Addressing a group of enthusiastic MBA students at SP Jain Institute of Management and Research in Mumbai on April 10, Harish Bhat, author and Brand Custodian, Tata Group, gave a different view of how marketing and branding need to be viewed. Curiosity, he said, is what gives birth to ideas and builds lasting brands.
At the launch of his book The Curious Marketer, Harish cited the examples of Jamshedji Tata, Bajaj, Apple, Starbucks, the Ganesha festival, and even the animal kingdom to prove his point.
In this world where information is available at the click of a button, Harish believes that one needs to step out and explore. Addressing the audience, he said:
“There are three kinds of people who are a part of this world — those who do not know anything at all and have no inclination to know, those who know things but believe they know it all, and finally, those who believe they know something but also realise that there are many things they are yet to learn and know. These are the ones who can be called curious. Curiosity is an urge to discover and learn more about the unknown.”
Putting that in the context of the corporate world, Harish said it was curiosity that led Jamshedji Tata to build one of the biggest steel plants the country has known, and it was this very curiosity that got Steve Jobs to try his hand at calligraphy and replicate that design and beauty in all Apple products.
In his book, Harish says: "Curiosity is a human trait present deep within every person, the question for marketers is: How can we cultivate for ourselves a heightened sense of curiosity." He lists seven key actions that help marketers tune up their own curiosity. These are,
- Be aware that you don’t know it all: The book explains that the biggest stepping stone towards curiosity is being aware that the universe of knowledge is vast and expanding. What you know is only a small part of this universe.
- Ask questions all the time: To be curious you have to ask questions and not a few, but several. Harish explains it doesn’t matter how intelligent or unintelligent the questions are, the idea is to ask them.
- Listen extensively, without judgement: One of the biggest problems with marketers is that they tend to talk more than they listen. In his book, Harish says, "When you pass spot judgement on something you are hearing, your mind is no longer open. On the other hand, when you listen with a mind that is totally open, you are willing to soak in knowledge without any inhibiting filters."
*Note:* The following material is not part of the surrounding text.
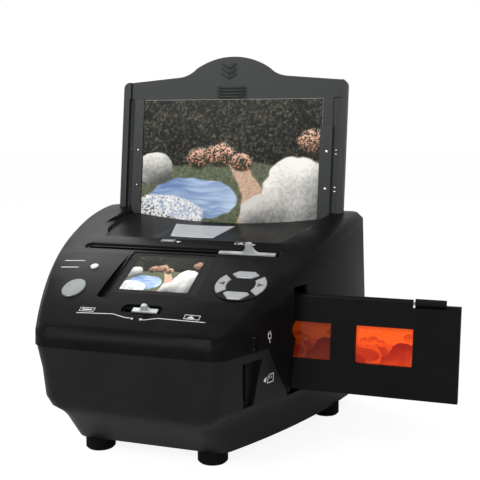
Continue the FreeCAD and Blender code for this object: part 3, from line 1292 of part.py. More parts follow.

- Observe customers with a keen and fresh eye: “How many times do we actually observe the customer on what they like, what they don’t like, and what they truly feel about our products?” asked Harish.
- Seek new experiences and meet new people.
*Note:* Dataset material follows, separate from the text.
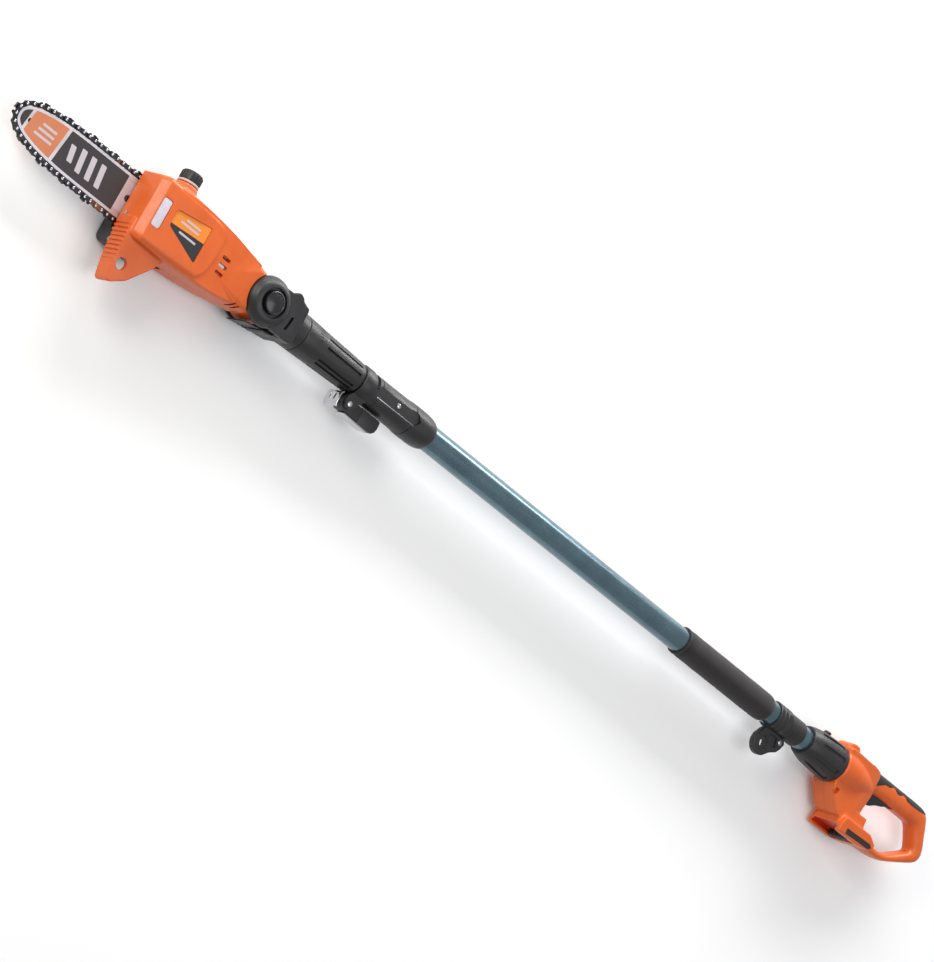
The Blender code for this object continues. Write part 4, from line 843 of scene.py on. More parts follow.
def oil_parts():
    cap = node_middle("oil_cap")
    low, high = node_box("oil_cap")
    top, base, radius = high.y, low.y, (high.x - low.x) / 2
    profile = [(base, 0), (base, radius - 1.4), (base + 0.8, radius - 0.8), (top - 3.0, radius - 0.8),
               (top - 1.0, radius - 1.6), (top - 0.3, radius - 3.2), (top - 0.9, radius - 5.0),
               (top - 0.9, 0)]
    knob = solid(bm_turned(profile, "y", (cap.x, 0, cap.z), 120))
    for i in range(20):
        angle = 2 * math.pi * i / 20
        rib = bm_block(radius - 2.2, radius, base + 1.0, top - 2.4, -0.95, 0.95, 0.6, 2)
        turn = Matrix.Translation((cap.x, 0, cap.z)) @ Matrix.Rotation(angle, 4, "Y")
        bmesh.ops.transform(rib, matrix=turn, verts=rib.verts)
        fuse(knob, rib)
    bar = bm_block(cap.x - 10.5, cap.x + 10.5, top - 2.5, top, cap.z - 1.8, cap.z + 1.8, 0.8, 3)
    fuse(knob, bar)
    finish_piece("oil_filler_cap", knob, black_nylon, "cap", replaces=["oil_cap"])
    low, high = node_box("cap_seal")
    ring = [(low.y, 9.4), (low.y, radius - 0.8), (low.y + 0.7, radius), (high.y - 0.7, radius),
            (high.y, radius - 0.8), (high.y, 9.4)]
    finish_piece("oil_cap_gasket", bm_turned(ring, "y", (cap.x, 0, cap.z), 96), pale_gasket, "saw_head",
                 replaces=["cap_seal"])
    low, high = node_box("oil_window")
    pane = soft_corners([(low.x, low.y), (high.x, low.y), (high.x, high.y), (low.x, high.y)], 3.2)
    glass = bm_prism(pane, high.z - 3.0, high.z + 0.1)
    round_edges(glass, [e for e in glass.edges if min(v.co.z for v in e.verts) > high.z], 0.8, 3)
    finish_piece("oil_sight_window", glass, milky, "saw_head", replaces=["oil_window"])
    label = solid(bm_prism(soft_corners(LABEL[::-1], 2.4), 33.6, 34.7))
    bm = bmesh.new()
    bm.from_mesh(label.data)
    bmesh.ops.bisect_plane(bm, geom=bm.verts[:] + bm.edges[:] + bm.faces[:], dist=0.0005,
                           plane_co=(-497.0, 0, 0),
                           plane_no=(-0.07, 1, 0))
    bm.to_mesh(label.data)
    bm.free()
    start_materials(label, label_orange)
    paint(label, black_nylon, lambda c, n: c.y < 0.07 * (c.x + 497.0))
    finish_piece("side_badge", label, label_orange, "saw_head", replaces=["side_label"])
    bars = []
    for x, y, length in ((-512.0, 6.6, 30.0), (-506.0, 12.2, 24.0), (-508.0, -5.0, 28.0)):
        bars.append(bm_prism(soft_corners([(x, y - 1.3), (x + length, y - 1.3), (x + length, y + 1.3),
                                           (x, y + 1.3)], 1.0, 3), 34.6, 34.78))
    finish_piece("side_badge_stripes", merged(*bars), pale_print, "saw_head")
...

- Embrace the unexpected: “Sometimes unexpected things happen to each of us. Embrace them, because they can spark your curiosity.”
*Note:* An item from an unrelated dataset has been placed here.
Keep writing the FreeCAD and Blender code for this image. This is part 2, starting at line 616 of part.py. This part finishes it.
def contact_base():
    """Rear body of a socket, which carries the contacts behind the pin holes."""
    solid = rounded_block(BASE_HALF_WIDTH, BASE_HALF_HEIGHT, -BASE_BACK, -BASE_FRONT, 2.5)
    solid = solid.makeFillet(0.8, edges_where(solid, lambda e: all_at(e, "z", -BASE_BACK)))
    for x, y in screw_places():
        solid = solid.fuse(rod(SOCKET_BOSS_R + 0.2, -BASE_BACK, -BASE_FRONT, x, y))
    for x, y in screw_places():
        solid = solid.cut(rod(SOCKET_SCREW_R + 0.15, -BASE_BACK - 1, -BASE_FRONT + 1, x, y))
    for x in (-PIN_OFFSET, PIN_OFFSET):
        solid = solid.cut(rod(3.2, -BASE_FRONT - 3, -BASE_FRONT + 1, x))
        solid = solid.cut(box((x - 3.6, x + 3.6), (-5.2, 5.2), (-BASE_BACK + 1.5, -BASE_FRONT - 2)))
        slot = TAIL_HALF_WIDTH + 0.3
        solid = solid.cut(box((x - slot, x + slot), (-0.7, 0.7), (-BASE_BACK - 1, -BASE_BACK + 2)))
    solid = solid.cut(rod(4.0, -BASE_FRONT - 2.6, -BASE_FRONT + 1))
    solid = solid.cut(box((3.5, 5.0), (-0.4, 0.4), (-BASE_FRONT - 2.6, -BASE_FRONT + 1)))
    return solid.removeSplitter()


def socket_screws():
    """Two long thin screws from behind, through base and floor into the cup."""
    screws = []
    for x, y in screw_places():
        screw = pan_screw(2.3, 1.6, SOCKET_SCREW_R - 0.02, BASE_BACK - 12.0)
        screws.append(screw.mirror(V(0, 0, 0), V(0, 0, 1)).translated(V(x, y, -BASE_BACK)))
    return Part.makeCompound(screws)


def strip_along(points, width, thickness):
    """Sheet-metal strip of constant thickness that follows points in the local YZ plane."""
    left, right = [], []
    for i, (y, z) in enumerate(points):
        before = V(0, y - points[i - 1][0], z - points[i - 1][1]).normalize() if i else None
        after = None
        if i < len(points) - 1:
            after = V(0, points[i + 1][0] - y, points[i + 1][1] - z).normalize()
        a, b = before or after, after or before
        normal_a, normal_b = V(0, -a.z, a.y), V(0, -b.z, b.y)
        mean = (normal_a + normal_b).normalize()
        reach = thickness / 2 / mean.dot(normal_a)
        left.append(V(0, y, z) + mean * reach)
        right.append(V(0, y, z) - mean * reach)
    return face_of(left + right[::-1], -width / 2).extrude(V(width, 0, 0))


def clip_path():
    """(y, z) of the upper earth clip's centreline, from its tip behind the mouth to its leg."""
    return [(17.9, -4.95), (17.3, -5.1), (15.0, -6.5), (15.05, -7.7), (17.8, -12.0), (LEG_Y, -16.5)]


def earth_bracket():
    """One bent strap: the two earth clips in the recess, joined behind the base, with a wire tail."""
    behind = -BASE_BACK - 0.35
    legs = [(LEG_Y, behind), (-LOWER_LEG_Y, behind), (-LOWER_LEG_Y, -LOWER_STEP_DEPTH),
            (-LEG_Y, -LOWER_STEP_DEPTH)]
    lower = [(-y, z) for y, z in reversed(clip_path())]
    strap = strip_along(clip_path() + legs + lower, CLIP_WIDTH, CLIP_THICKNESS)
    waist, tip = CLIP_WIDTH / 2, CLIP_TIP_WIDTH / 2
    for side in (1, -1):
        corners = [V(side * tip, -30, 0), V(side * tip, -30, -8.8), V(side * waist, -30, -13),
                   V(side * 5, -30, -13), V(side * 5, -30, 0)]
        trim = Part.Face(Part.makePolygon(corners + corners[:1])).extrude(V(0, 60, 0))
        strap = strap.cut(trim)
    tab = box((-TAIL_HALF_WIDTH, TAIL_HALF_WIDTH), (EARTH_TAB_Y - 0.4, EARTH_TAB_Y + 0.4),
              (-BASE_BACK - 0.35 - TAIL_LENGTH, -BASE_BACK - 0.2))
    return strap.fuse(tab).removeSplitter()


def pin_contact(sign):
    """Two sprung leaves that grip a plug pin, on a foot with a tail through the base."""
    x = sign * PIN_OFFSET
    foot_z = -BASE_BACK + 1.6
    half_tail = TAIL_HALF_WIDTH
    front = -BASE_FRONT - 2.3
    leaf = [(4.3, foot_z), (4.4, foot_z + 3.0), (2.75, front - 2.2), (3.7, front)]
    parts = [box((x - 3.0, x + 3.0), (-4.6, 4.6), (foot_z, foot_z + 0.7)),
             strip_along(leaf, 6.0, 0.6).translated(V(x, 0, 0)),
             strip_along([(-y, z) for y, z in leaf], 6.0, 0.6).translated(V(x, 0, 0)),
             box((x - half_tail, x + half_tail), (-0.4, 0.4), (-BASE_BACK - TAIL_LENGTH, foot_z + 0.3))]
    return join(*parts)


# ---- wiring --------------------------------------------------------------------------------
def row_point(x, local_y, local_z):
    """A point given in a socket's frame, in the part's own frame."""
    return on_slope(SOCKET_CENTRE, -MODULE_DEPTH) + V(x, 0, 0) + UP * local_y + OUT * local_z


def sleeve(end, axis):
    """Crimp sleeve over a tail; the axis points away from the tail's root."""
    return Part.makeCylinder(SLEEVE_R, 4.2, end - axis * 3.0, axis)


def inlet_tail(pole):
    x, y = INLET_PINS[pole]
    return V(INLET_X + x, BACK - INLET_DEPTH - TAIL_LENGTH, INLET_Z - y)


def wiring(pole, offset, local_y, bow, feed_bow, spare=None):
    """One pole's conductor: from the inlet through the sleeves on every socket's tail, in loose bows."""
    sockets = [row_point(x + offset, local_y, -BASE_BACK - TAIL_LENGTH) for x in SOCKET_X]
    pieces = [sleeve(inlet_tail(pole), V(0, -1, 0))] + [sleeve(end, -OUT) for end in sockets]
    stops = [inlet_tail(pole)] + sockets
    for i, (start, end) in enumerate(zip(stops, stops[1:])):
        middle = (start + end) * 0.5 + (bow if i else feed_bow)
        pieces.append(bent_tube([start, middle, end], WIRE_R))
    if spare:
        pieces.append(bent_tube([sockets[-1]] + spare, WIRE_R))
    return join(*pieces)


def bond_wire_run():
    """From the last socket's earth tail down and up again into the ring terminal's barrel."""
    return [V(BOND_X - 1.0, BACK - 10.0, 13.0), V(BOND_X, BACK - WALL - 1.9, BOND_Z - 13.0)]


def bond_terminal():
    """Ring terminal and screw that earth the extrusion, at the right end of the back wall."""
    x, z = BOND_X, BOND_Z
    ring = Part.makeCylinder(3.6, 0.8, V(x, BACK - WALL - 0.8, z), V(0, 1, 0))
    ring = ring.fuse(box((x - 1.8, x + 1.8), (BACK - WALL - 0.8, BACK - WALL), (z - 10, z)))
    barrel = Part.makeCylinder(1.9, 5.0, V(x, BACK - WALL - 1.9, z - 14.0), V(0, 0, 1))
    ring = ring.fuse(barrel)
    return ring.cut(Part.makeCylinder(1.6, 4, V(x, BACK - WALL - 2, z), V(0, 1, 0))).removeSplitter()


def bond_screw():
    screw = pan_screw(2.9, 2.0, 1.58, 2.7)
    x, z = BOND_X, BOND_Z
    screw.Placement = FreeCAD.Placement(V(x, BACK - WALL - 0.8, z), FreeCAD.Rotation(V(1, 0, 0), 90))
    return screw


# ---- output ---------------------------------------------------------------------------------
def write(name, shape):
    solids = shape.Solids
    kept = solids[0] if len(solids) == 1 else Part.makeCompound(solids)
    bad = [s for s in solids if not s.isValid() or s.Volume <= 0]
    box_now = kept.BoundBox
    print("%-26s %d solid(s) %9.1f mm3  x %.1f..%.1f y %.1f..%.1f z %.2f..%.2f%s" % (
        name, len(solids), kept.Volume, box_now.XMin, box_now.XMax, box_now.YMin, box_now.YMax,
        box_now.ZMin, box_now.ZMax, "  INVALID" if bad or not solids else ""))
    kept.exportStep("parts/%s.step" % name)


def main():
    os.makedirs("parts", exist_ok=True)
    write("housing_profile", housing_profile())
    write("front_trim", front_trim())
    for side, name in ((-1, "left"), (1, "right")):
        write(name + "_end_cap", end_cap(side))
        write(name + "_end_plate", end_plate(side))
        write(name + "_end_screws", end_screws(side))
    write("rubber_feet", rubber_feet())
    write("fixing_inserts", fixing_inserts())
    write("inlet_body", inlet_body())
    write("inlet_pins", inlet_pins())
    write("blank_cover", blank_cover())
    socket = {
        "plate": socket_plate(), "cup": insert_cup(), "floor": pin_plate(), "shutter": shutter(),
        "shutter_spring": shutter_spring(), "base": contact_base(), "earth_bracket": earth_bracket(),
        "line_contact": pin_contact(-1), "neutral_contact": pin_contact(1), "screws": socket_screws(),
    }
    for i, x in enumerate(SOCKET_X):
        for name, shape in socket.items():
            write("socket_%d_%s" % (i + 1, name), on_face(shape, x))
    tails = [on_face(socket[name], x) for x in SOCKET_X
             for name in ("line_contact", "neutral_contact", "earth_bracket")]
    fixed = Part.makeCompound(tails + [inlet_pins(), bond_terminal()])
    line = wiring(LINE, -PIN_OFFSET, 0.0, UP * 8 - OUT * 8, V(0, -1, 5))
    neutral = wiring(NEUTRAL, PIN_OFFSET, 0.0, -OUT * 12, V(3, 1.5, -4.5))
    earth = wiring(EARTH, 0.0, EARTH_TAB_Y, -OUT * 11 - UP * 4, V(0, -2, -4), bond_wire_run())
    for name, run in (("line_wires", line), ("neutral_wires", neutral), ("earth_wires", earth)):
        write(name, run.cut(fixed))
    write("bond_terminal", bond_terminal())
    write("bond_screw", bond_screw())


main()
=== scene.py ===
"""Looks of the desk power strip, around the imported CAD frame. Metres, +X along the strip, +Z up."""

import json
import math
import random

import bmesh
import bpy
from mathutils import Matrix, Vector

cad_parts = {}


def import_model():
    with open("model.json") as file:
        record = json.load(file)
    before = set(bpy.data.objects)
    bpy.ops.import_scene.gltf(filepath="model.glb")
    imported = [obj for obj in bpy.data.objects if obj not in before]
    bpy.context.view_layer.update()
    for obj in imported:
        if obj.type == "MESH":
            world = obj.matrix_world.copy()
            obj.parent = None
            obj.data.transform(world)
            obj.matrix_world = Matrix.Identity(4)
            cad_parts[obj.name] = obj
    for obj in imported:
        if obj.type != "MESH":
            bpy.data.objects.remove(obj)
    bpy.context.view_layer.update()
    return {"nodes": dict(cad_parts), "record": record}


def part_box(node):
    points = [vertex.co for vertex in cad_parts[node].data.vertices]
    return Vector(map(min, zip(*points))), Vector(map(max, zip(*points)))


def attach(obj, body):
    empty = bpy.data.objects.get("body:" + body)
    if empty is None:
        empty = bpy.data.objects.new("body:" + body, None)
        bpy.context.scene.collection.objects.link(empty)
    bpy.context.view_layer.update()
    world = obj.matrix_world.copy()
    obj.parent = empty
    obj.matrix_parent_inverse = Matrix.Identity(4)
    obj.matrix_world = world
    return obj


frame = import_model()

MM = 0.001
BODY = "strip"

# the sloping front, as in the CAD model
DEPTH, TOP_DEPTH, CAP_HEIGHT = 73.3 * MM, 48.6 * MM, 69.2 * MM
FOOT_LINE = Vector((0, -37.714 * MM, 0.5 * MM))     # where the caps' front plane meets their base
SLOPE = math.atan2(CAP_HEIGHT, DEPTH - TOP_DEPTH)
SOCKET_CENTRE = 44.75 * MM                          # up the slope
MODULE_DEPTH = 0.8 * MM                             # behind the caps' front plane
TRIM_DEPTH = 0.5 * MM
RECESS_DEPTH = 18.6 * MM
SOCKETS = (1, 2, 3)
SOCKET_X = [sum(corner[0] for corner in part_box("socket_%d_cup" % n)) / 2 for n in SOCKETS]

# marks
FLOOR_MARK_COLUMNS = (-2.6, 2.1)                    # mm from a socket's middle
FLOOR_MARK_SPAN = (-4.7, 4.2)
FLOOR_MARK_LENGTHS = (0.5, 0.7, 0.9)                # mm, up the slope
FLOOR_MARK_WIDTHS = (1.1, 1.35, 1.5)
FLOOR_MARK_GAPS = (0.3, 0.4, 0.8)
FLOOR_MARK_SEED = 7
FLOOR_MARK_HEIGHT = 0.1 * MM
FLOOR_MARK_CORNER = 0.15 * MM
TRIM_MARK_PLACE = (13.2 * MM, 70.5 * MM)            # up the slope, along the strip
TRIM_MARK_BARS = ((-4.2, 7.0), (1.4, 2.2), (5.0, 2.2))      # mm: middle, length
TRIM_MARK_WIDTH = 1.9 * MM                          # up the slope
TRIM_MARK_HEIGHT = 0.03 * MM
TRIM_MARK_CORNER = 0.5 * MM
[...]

- Read, read, and read: Reading provides you with a window into all these fascinating worlds, so it is very likely to enhance your levels of curiosity.
Speaking about how he got the idea for this book, Harish told YourStory,
“I am curious about the people I meet, curious about the experiences I have. I love experiencing new things in my life — whether it's food, travel, books, or even movies. I have been a marketer for over 30 years and have been associated with the Tata brands, so this book sits at the junction of me being a curious person and a marketer.”
The Curious Marketer captures over 30 years of Harish’s experience with the brands of the Tata Group, where he has firsthand seen the consumer change and evolve. The book urges everyone, especially marketers, to harness their inner child and see everything with a fresh new perspective.